Any economist worth their weight will tell you that the quickest way to lower the supply/demand curve is to reduce demand. Increasing supply always takes longer to impact the market. You've clearly identified the wrong person in need of Econ 101.
Oh, and you should have a sit-down with one of your journalists. Benjamin Kepple's article on the oil industry today says, "the major driver behind the higher cost of heating oil is the underlying cost of crude oil...Speculation has been a big part of that increase, as evidenced by volatility in the market." He clearly hasn't drunk the neo-con Kool Aid in the UL break room.
- Jason, Londonderry
Now here is something that we need, an economics lesson from the people who told us that Iraq would pay for its own invasion, that global warming will just go away if we stick our heads in the oil sands, that shrink wrapped pallets of hundred dollar bills don't matter if they are lost in Iraq, that running the National Debt up Nine Trillion dollars is just a small and temporary problem, that privatising Social Security will get those lazy seniors off their couches and working themselves into the grave at WalMart.
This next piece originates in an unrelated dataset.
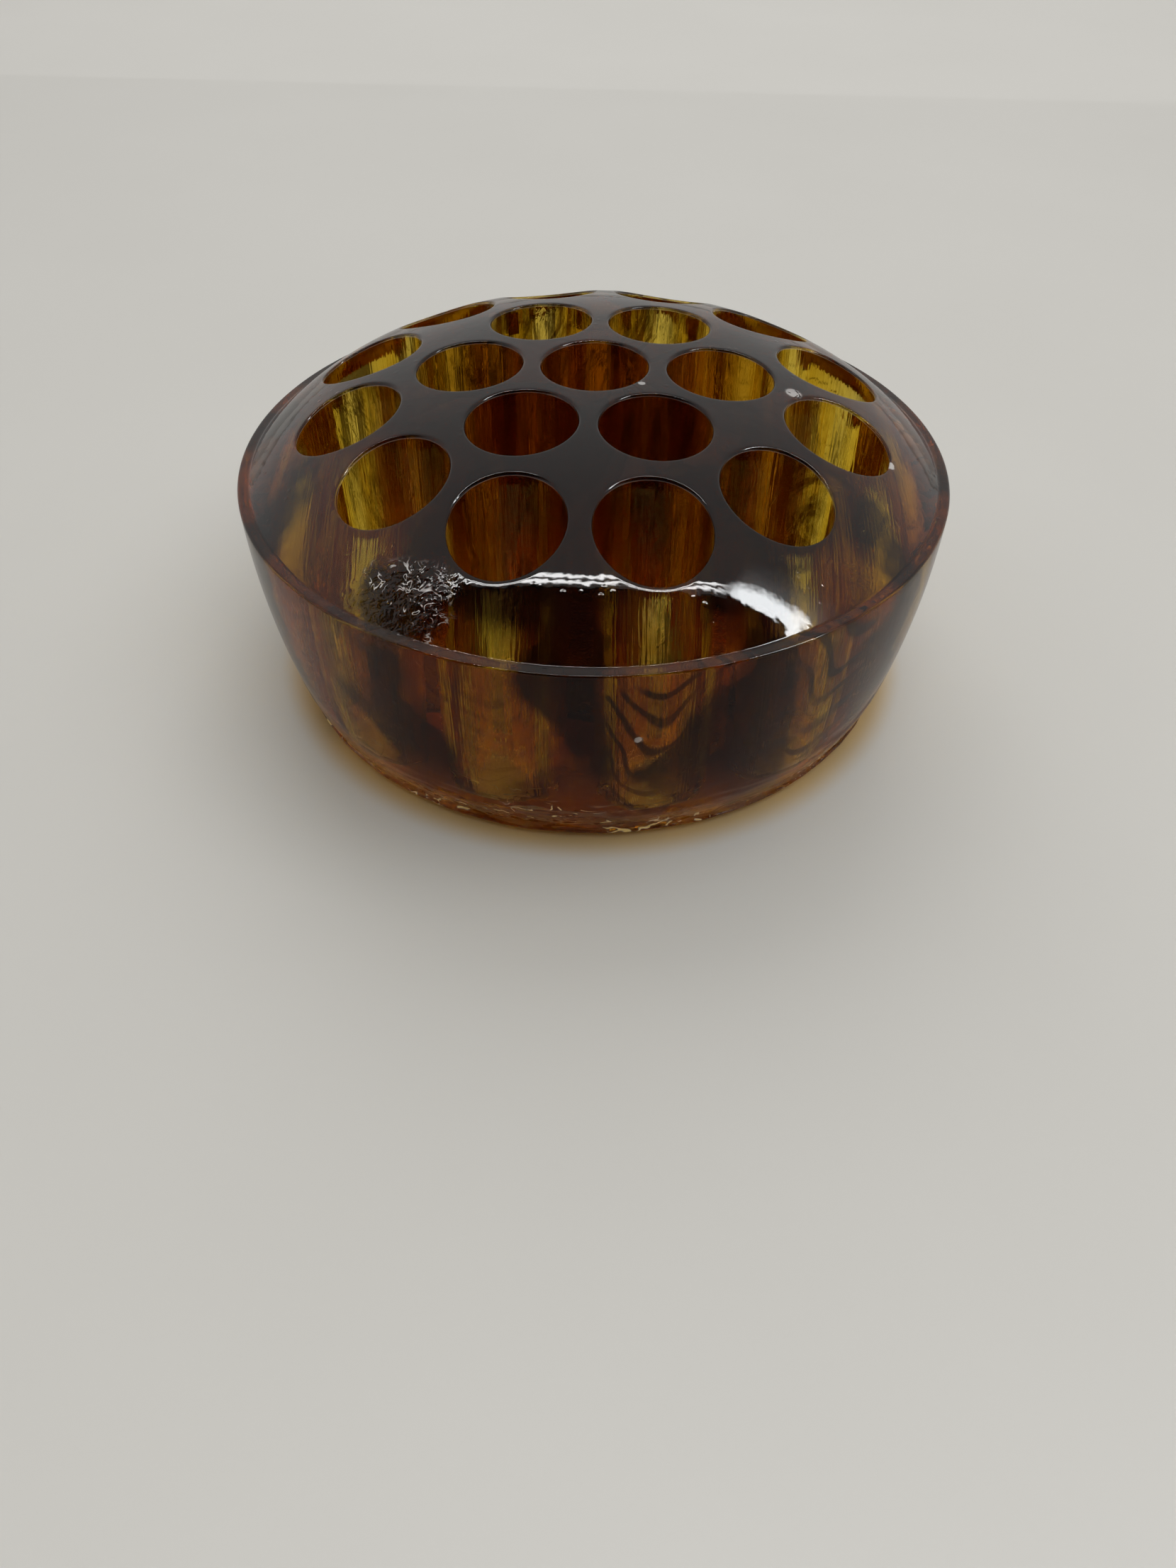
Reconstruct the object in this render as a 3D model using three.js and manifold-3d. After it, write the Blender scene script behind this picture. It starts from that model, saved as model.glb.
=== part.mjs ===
// Flower frog: a one-piece pressed-glass block with a domed crown and nineteen blind sockets
// that hold flower stems upright in a shallow bowl.
//
// Millimetres, +Z up. The origin is the centre of the standing ring's plane, and -Y is the front,
// midway between two sockets of the outer ring.

import * as THREE from "three";
import { mergeVertices } from "three/addons/utils/BufferGeometryUtils.js";
import Module from "manifold-3d";

// Driving dimensions

const MOUTH_DIAMETER = 14.5; // a stem socket where it breaks through the crown
const SOCKET_DRAFT = 0.8; // degrees a side, so that the plunger's pins draw out of the glass
const SOCKET_FLOOR = 3.2; // glass left under each socket, down to the standing plane
const PIN_TIP_RADIUS = 2.0; // the rounding at the bottom corner of each socket
const CENTRE_WEB = 2.6; // least glass between the centre socket and the inner ring
const OUTER_WEB = 3.0; // least glass between neighbours in the outer ring
const RIM_WALL = 9.0; // glass outside the outer ring, measured at the rim

const RIM_HEIGHT = 32.4; // the standing plane to the land at the top of the side
const CROWN_RISE = 13.2; // the land to the top of the crown
const CROWN_ROUNDNESS = 0.28; // how early the crown starts to fall: 1 is a plain parabola
const LAND_WIDTH = 1.6; // the flat ledge between the side and the crown
const RIM_EDGE_RADIUS = 0.4; // the fire-polished outer edge of the land
const SIDE_INSET = 4.7; // how far the side curves in between the rim and the base
const BASE_CORNER_RADIUS = 3.4; // the rounding between the side and the underside
const STANDING_RING_WIDTH = 4.5; // the flat ring that the block stands on
const UNDERSIDE_RECESS = 0.5; // how far the middle of the underside is dished clear

const INNER_SOCKETS = 6;
const OUTER_SOCKETS = 12;

// Facets

const TURNS = 72; // facets round the block
const SOCKET_SIDES = 24; // facets round each socket
const CROWN_STEPS = 12;
const SIDE_STEPS = 8;
const CORNER_STEPS = 4;
const DISH_STEPS = 4;
const OVERSHOOT = 2; // how far a socket's cutter runs on above the crown

// Sizes that follow from the driving dimensions

const mouthRadius = MOUTH_DIAMETER / 2;
const innerRingRadius = (MOUTH_DIAMETER + CENTRE_WEB) / (2 * Math.sin(Math.PI / INNER_SOCKETS));
const outerRingRadius = (MOUTH_DIAMETER + OUTER_WEB) / (2 * Math.sin(Math.PI / OUTER_SOCKETS));
const rimRadius = outerRingRadius + mouthRadius + RIM_WALL;
const crownRadius = rimRadius - LAND_WIDTH;
const overallHeight = RIM_HEIGHT + CROWN_RISE;

// The side is one long arc, upright at the rim and SIDE_INSET further in at the standing plane.
// The base corner is a smaller arc that touches it from inside.
const sideSweep = (RIM_HEIGHT ** 2 + SIDE_INSET ** 2) / (2 * SIDE_INSET);
const sideCentre = rimRadius - sideSweep;
const cornerAngle = -Math.asin(
  (RIM_HEIGHT - BASE_CORNER_RADIUS) / (sideSweep - BASE_CORNER_RADIUS),
);
const cornerCentre = sideCentre + (sideSweep - BASE_CORNER_RADIUS) * Math.cos(cornerAngle);

const glass = new THREE.MeshStandardMaterial({
  color: 0x6b3f14,
  roughness: 0.05,
  metalness: 0,
  transparent: true,
  opacity: 0.7,
});

const wasm = await Module();
wasm.setup();

/** A closed geometry as a solid that booleans can work on. */
function toSolid(geometry) {
  const bare = geometry.clone().deleteAttribute("normal").deleteAttribute("uv");
  const merged = mergeVertices(bare, 1e-4);
  return new wasm.Manifold(
    new wasm.Mesh({
      numProp: 3,
      vertProperties: new Float32Array(merged.attributes.position.array),
      triVerts: new Uint32Array(merged.index.array),
    }),
  );
}

/** The solid's triangles as a geometry with flat normals. */
function toGeometry(solid) {
  const mesh = solid.getMesh();
  const geometry = new THREE.BufferGeometry();
  geometry.setAttribute("position", new THREE.BufferAttribute(mesh.vertProperties, 3));
  geometry.setIndex(new THREE.BufferAttribute(mesh.triVerts, 1));
  geometry.computeVertexNormals();
  return geometry;
}

/** Turns a profile of (radius, height) points about +Z. */
function revolve(profile, segments) {
  return new THREE.LatheGeometry(profile, segments).rotateX(Math.PI / 2);
}

/** Points of an arc about (cx, cy), from one angle to another in radians, both ends included. */
function arc(cx, cy, radius, from, to, steps) {
  return Array.from({ length: steps + 1 }, (_, i) => {
    const angle = from + ((to - from) * i) / steps;
    return new THREE.Vector2(cx + radius * Math.cos(angle), cy + radius * Math.sin(angle));
  });
}

/** The crown's height above the standing plane at a distance from the axis. */
function crownHeight(distance) {
  const u = distance / crownRadius;
  const fall = CROWN_ROUNDNESS * u ** 2 + (1 - CROWN_ROUNDNESS) * u ** 4;
  return overallHeight - CROWN_RISE * fall;
}

/** The underside, from the axis out to the standing ring: a shallow dish, flattest in the middle. */
function undersideProfile() {
  const dishRadius = cornerCentre - STANDING_RING_WIDTH;
  return Array.from({ length: DISH_STEPS + 1 }, (_, i) => {
    const u = i / DISH_STEPS;
    return new THREE.Vector2(dishRadius * u, UNDERSIDE_RECESS * (1 - u ** 2));
  });
}

/** The outside of the block, from the middle of the underside out, up the side and over the crown. */
function blockProfile() {
  const corner = arc(
    cornerCentre, BASE_CORNER_RADIUS, BASE_CORNER_RADIUS,
    -Math.PI / 2, cornerAngle, CORNER_STEPS,
  );
  const edgeHeight = RIM_HEIGHT - RIM_EDGE_RADIUS;
  const sideTop = -Math.asin(RIM_EDGE_RADIUS / sideSweep);
  const side = arc(sideCentre, RIM_HEIGHT, sideSweep, cornerAngle, sideTop, SIDE_STEPS).slice(1, -1);
  const edge = arc(rimRadius - RIM_EDGE_RADIUS, edgeHeight, RIM_EDGE_RADIUS, 0, Math.PI / 2, 2);
  const crown = Array.from({ length: CROWN_STEPS + 1 }, (_, i) => {
    const distance = crownRadius * (1 - i / CROWN_STEPS);
    return new THREE.Vector2(distance, crownHeight(distance));
  });
  return [...undersideProfile(), ...corner, ...side, ...edge, ...crown];
}

/** What one pin of the plunger leaves: a drafted socket with a rounded bottom corner. */
function socketCutter() {
  const draft = Math.tan(THREE.MathUtils.degToRad(SOCKET_DRAFT));
  const top = overallHeight + OVERSHOOT;
  const radiusAt = (height) => mouthRadius - (overallHeight - height) * draft;
  const tipHeight = SOCKET_FLOOR + PIN_TIP_RADIUS;
  const tip = arc(
    radiusAt(tipHeight) - PIN_TIP_RADIUS, tipHeight, PIN_TIP_RADIUS,
    -Math.PI / 2, 0, CORNER_STEPS - 1,
  );
  return toSolid(
    revolve(
      [
        new THREE.Vector2(0, SOCKET_FLOOR),
        ...tip,
        new THREE.Vector2(radiusAt(top), top),
        new THREE.Vector2(0, top),
      ],
      SOCKET_SIDES,
    ),
  );
}

/** Centres of a ring of sockets, with a web rather than a socket on the front centre line. */
function ringCentres(count, radius) {
  return Array.from({ length: count }, (_, i) => {
    const angle = ((i + 0.5) * 2 * Math.PI) / count - Math.PI / 2;
    return [radius * Math.cos(angle), radius * Math.sin(angle)];
  });
}

/** The whole frog: the revolved block less its nineteen sockets. */
function glassBlock() {
  const centres = [
    [0, 0],
    ...ringCentres(INNER_SOCKETS, innerRingRadius),
    ...ringCentres(OUTER_SOCKETS, outerRingRadius),
  ];
  const cutter = socketCutter();
  const sockets = centres.map(([x, y]) => cutter.translate([x, y, 0]));
  const block = toSolid(revolve(blockProfile(), TURNS)).subtract(wasm.Manifold.union(sockets));
  const mesh = new THREE.Mesh(toGeometry(block), glass);
  mesh.name = "glass_block";
  return mesh;
}

const flowerFrog = new THREE.Group();
flowerFrog.name = "flower_frog";
flowerFrog.add(glassBlock());

export default flowerFrog;
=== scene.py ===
"""A pressed-glass flower frog: a domed block of clouded amber glass with nineteen stem sockets.

Sizes are in metres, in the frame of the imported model: +Z up, the origin in the middle of the standing ring.
"""

import math

import bmesh
import bpy
from mathutils import Matrix, Vector
from mathutils.geometry import delaunay_2d_cdt


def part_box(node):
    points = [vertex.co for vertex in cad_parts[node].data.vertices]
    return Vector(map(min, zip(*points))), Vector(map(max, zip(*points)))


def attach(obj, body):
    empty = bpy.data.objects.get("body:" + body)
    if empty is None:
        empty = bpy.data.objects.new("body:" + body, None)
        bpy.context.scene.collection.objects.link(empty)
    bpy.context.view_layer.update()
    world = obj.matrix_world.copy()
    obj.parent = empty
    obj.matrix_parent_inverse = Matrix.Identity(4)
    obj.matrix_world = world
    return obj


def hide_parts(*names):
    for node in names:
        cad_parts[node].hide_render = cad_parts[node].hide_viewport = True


TAU = 2 * math.pi
MM = 0.001

# Sizes of the block, the same as the solid's
MOUTH_DIAMETER = 14.5 * MM
SOCKET_DRAFT = math.radians(0.8)
SOCKET_FLOOR = 3.2 * MM
PIN_TIP_RADIUS = 2.0 * MM
CENTRE_WEB = 2.6 * MM
OUTER_WEB = 3.0 * MM
CROWN_RISE = 13.2 * MM
CROWN_ROUNDNESS = 0.28
LAND_WIDTH = 1.6 * MM
SIDE_INSET = 4.7 * MM
BASE_CORNER_RADIUS = 3.4 * MM
STANDING_RING_WIDTH = 4.5 * MM
UNDERSIDE_RECESS = 0.5 * MM
INNER_SOCKETS = 6
OUTER_SOCKETS = 12

# What fire-polishing leaves
LIP_RADIUS = 0.45 * MM
RIM_EDGE_RADIUS = 0.4 * MM
CREASE_RADIUS = 0.6 * MM
WAVINESS = 0.05 * MM
WAVE_SIZE = 9.0 * MM
WAVE_SEED = 3.0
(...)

You may think that someone understands macroeconomics but all those claims turn out to be clams when the next down economic cycle occurs. It's always someone else's fault and due to unexpected changes in climate. Here's what seems to have worked everytime since Ben Franklin stated it. Take in more than you spend and don't lie about it. We are awash in debt - your share is over thirty thousand dollars. All brought to you by those economic experts with their axes to grind.